ワールド・トレード・センター(バレ無し)

911テロの映画。実話を元に映画化したそうだ…というくらいしか前情報無しで見た。あらすじはこちら公式サイトはこちら

てっきり、あからさまな国威発揚映画だとばかり思っていたのだが、上記リンクのあらすじにもあるように「一切の政治色を排し」ている。
自己犠牲の精神、家族愛、耐える勇気、などなど、誰も非難しようがないようなテーマを、お涙頂戴にならない押さえた演出で描く。映画を見て泣きたいと思っている人にはガッカリでしょう。
スペクタクルなシーンもほとんど無く、アクション要素を期待するとガッカリでしょう。あの有名な、飛行機がビルに衝突するシーンすら無いくらいだ。

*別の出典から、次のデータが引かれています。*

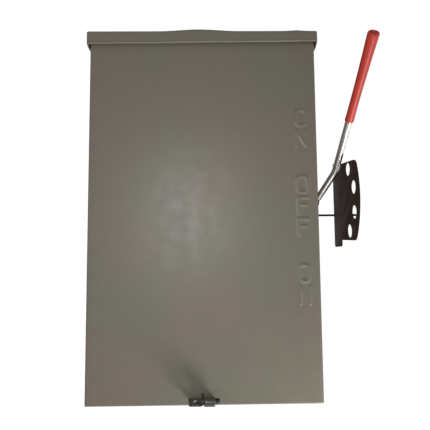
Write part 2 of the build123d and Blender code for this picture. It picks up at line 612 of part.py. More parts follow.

実話を元にしているからしかたがないのだが、意表をついたどんでん返しがあるわけでもなく、見事な機転による危機の回避があるわけでもなく…。
国威発揚のうさんくささも無く、スペクタクルな破壊シーンがほとんど無いので、悪夢のような記憶を呼び起こされることも無く、お子様をはじめ誰に見せても安心…。
「バレ無し」と書いたのだが、「ネタバレ」して困る要素が、何一つ無いと言うか。
一言で言えば、予想に反して、毒にも薬にもならない、とても平凡な映画であった。


音響効果は、瓦礫の崩れる環境音など、材質感・遠近感がキッチリ感じられて、かなり好感。
何の映画だったか忘れたが、専門誌のインタビューで「街中シーンで全ての動く物に音をつけている」などと、トラック数の多さを自慢しているのはいいのだが、単に音情報が飽和して平面的になっちゃってるだけで、結局のところ聴覚の焦点をどこにもって行けばいいのかわからなくしてしまってる…というものがあったのだが、そういう自己満足的間違いを犯していない。求められている仕事をちゃんとこなしている感じ。